Description of original award (Fiscal Year 2016, $330,007)
As submitted by the proposer:
Fingerprints (i.e., fingermarks) have been used for more a century to uniquely identify individuals, and latent fingermarks are probably the most common type of evidence collected and analyzed in forensic science. The usual picture of a latent fingermark is a binary image consisting of bright ridges and dark grooves which shows a fingerprint, coated with a layer of fingerprint powder to make the ridges opaque, illuminated and viewed from above. Although various features of such an image can be matched to fingerprints in a database to identify individuals, such an image gives almost no quantitative information about the characteristics (e.g. morphology, chemical composition) of the fingermark itself.
We propose instead to image latent fingermarks from below, and hence through, the fingermark using evanescent-wave illumination, also known as total internal reflection microscopy. By using evanescent waves, which will be strongly attenuated as they pass through the fingermark, it should be possible to obtain quantitative information about the fingermarks from the local intensity variations across the fingermark. The goal of this research is therefore to determine whether evanescent-wave imaging can be used to quantify the characteristics of latent fingermarks, focusing on two specific aspects:
how well do the powders used to enhance these fingermarks actually adhere to fingermarks of different ages, and how can the wet-powdering methods used to apply these powders be optimized to maximize enhancement?

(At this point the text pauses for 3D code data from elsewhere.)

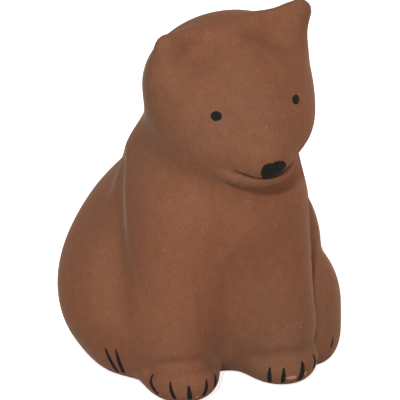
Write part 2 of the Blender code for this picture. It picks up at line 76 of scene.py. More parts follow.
# %% [markdown]
# ## The form as a distance
#
# A moulded animal has no straight edge and no single profile, so boxes, lathes and lofts don't suit it.
# A smooth union does: each mass is a function that gives the distance to its surface, and `blend` rounds
# the crease where two of them meet. A small softness gives a crease, as at the chin, and a large one
# gives a slow swell, as from neck to back. The masses are close to the solid model's, but some of them
# were moved, by up to 2.4 mm, to bring the form closer to the photo.

# %% Distances and how they join
def blend(a, b, softness):
    """Smaller of two distances, rounded where they are alike."""
    near = np.maximum(softness - np.abs(a - b), 0.0) / softness
    return np.minimum(a, b) - near * near * softness / 4


def carve(a, b, softness):
    """Distance a with the solid b taken out of it, rounded at the rim."""
    return -blend(-a, b, softness)


def ball(q, centre, radius):
    return np.linalg.norm(q - np.array(centre), axis=-1) - radius


def ellipsoid(q, centre, half):
    offset = q - np.array(centre)
    half = np.array(half)
    k0 = np.linalg.norm(offset / half, axis=-1)
    k1 = np.linalg.norm(offset / half ** 2, axis=-1)
    return k0 * (k0 - 1) / np.maximum(k1, 1e-9)


def round_cone(q, start, end, radius_start, radius_end):
    """Distance to two spheres and the cone that touches both."""
    start = np.array(start)
    axis = np.array(end) - start
    length = np.linalg.norm(axis)
    axis = axis / length
    along = (q - start) @ axis
    across = np.linalg.norm((q - start) - along[..., None] * axis, axis=-1)
    sine = (radius_start - radius_end) / length
    cosine = math.sqrt(1 - sine * sine)
    slide = along * cosine - across * sine
    side = across * cosine + along * sine - radius_start
    at_start = np.hypot(along, across) - radius_start
    at_end = np.hypot(along - length, across) - radius_end
    return np.where(slide < 0, at_start, np.where(slide > length * cosine, at_end, side))


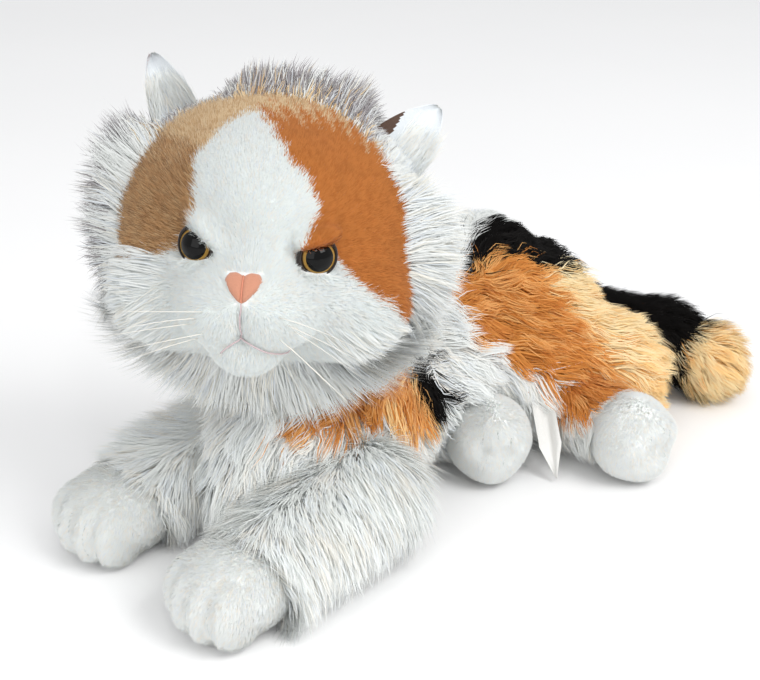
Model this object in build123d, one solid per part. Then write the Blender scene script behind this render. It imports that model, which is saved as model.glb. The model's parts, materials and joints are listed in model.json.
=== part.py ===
from build123d import *
import math
import os

# Plush cat lying on its chest, forelegs stretched forward, head turned to its left,
# both hind feet out on its left side. Millimetres, +Z up, the cat faces -Y.
# Origin: middle of the flat belly patch it rests on.
# Every cover is long- or short-pile cloth; its thickness here takes in the pressed pile.

os.makedirs("parts", exist_ok=True)

# ---- driving dimensions ----
GAP = 0.2                 # sewn pieces of one body, cloth against filling
SOCKET = 0.6              # clearance of a stuffed ball in its cup
FLOOR = 0.4               # feet clear the floor by this
CLOTH = 3.0               # body cloth with short pile, pressed

HEAD_AT = (2, -110, 180)
HEAD_TURN, HEAD_TILT, HEAD_ROLL = 41, -10, 2.5
FACE_R = (77, 72, 70)     # short-pile face
RUFF_R = (90, 82, 80)     # long-pile back of the head, pile laid
SKULL_R = (74, 69, 67)    # inside of both covers
FACE_SEAM_Y = -14         # where face cloth meets ruff cloth
HEAD_UNDER_Z = 116        # underside of the head over the shoulders

NECK_AT = (0, -88, 122)
NECK_R = 36

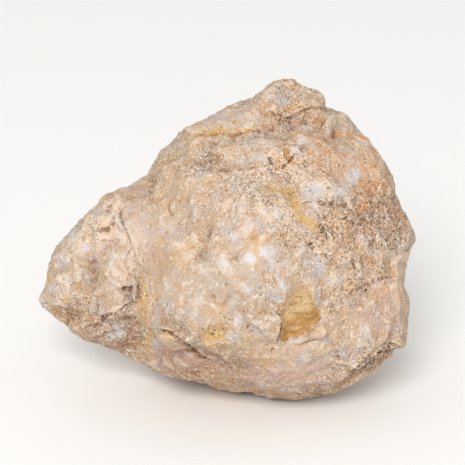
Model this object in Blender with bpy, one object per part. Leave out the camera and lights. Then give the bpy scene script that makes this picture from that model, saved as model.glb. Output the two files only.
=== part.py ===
# A closed quartz geode: one lumpy nodule, about 120 mm across, in its chalky rind.
#
# The stone is worked in its own frame: across (to the right), up and out (towards the viewer),
# because the side that faces the viewer is the best known one. That frame leans back by LEAN
# degrees, and the finished nodule is worn flat underneath and set down on z = 0.

import math

import bpy
import numpy as np
from mathutils import Matrix, Vector, noise

MM = 0.001

# Driving dimensions, in millimetres unless the name says otherwise
LEAN = 20.0  # degrees between the stone frame's up and the world's up
FLAT_DEPTH = 43.2  # how far below the stone's centre the flat resting spot is worn
BLEND = 7.0  # how softly the nodule's lumps run into each other
REACH = 90.0  # no part of the stone is farther than this from its centre
WANDER = 4.0  # how far noise moves the forms of the viewer's side about
WANDER_SPAN = 9.0  # size of that noise
TRIANGLES = 9000  # what the finished solid is thinned to
SPHERE_STEPS = 7  # subdivisions of the sphere that the stone is worked from
SEARCH_STEPS = 60  # along each direction, for the place where it leaves the lumps
SEARCH_HALVINGS = 16
SEED = 11

# The rind's knobbliness, in three sizes of noise: (size, height)
CLODS = (15.0, 2.4)
KNOBS = (8.0, 2.6)
BITS = (4.0, 0.7)
KNOB_LEVEL = 0.22  # strength of noise at which the rind neither swells into a knob nor sinks
ROUGHNESS_LIMITS = (0.25, 2.0)  # least and most share of it

# How the stone is scaled to its outline: by bearing, broadly all over and finely at the edge
OUTLINE_SLOTS = 240
OUTLINE_PASSES = 3
BROAD_SLOTS = 21
BROAD_REACH = 0.75  # how far round to the viewer's side and the back each scaling fades out
FINE_REACH = 0.34

RIND = (0.66, 0.49, 0.34, 1.0)
RIND_ROUGHNESS = 0.88

# The lumps that the nodule grew together from: (centre, half sizes), each across, up, out
LUMPS = [
    ((8.0, 2.0, 0.0), (43.0, 45.0, 44.0)),
    ((2.0, -8.0, 9.0), (38.0, 33.0, 38.0)),
    ((-15.0, 1.0, -2.0), (22.5, 29.0, 33.0)),
    ((24.0, 23.0, -3.0), (27.0, 27.0, 33.0)),
    ((11.0, 38.5, -4.0), (19.0, 17.0, 25.0)),
    ((-13.0, 25.0, -3.0), (21.0, 18.0, 30.0)),
    ((33.0, -18.0, 3.0), (20.0, 20.0, 25.0)),
    ((42.0, 5.0, -3.0), (12.0, 7.0, 20.0)),
    ((8.0, -23.0, 5.0), (35.0, 20.5, 31.0)),
    ((-30.0, -2.0, -7.0), (23.0, 25.0, 26.0)),
    ((-47.0, -9.0, -6.0), (20.0, 16.0, 21.0)),
    ((-34.0, -17.0, -7.0), (27.0, 17.0, 24.0)),
]

# The outline seen from the viewer's side, clockwise from the nose: (across, up)
OUTLINE = [
    (-66.9, -14.0), (-65.4, -11.5), (-63.0, -1.0), (-61.0, 3.6), (-56.8, 7.4), (-53.8, 11.2),
    (-49.4, 15.2), (-45.5, 19.5), (-37.4, 22.9), (-32.5, 25.7), (-29.5, 31.0), (-21.0, 39.5),
    (-8.0, 46.0), (2.0, 50.6), (8.6, 55.8), (13.5, 56.0), (17.0, 54.2), (22.0, 52.2),
    (24.0, 50.4), (25.4, 48.2), (27.8, 46.8), (31.0, 45.2), (36.5, 39.8), (41.5, 34.4),
    (45.2, 28.9), (47.6, 24.5), (48.6, 18.0), (53.0, 10.3), (54.4, 4.8), (51.9, 1.0),
    (51.2, -5.0), (50.6, -9.7), (52.2, -13.0), (52.2, -18.5), (51.0, -21.5), (51.0, -26.0),
    (50.0, -29.6), (46.8, -30.0), (45.6, -32.6), (42.8, -34.0), (41.6, -36.2), (34.6, -40.6),
    (27.0, -43.8), (16.0, -46.5), (6.5, -46.0), (1.5, -44.0), (-8.5, -43.3), (-15.5, -40.7),
    (-26.5, -39.2), (-31.6, -36.2), (-45.0, -30.4), (-53.6, -27.4), (-56.6, -24.9), (-66.0, -16.3),
]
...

can intensity variations of a well-enhanced fingermark be correlated to the thickness profile of the fingermark secretions?
A systematic program of experimental studies, grounded in colloid and surface science, is proposed to address these questions. The researchers performing this work will communicate with local experts in friction-ridge analysis to ensure that their results will be useful to the forensic science community. Given the currently underdeveloped state of optical microscopy of latent fingermarks (cf. Ref. ), applying this type of quantitative optical microscopy to friction-ridge analysis could lead to major advances, especially when used with next generation fingerprint powders that both enhance and chemically analyze the fingermark.
Note: This project contains a research and/or development component, as defined in applicable law.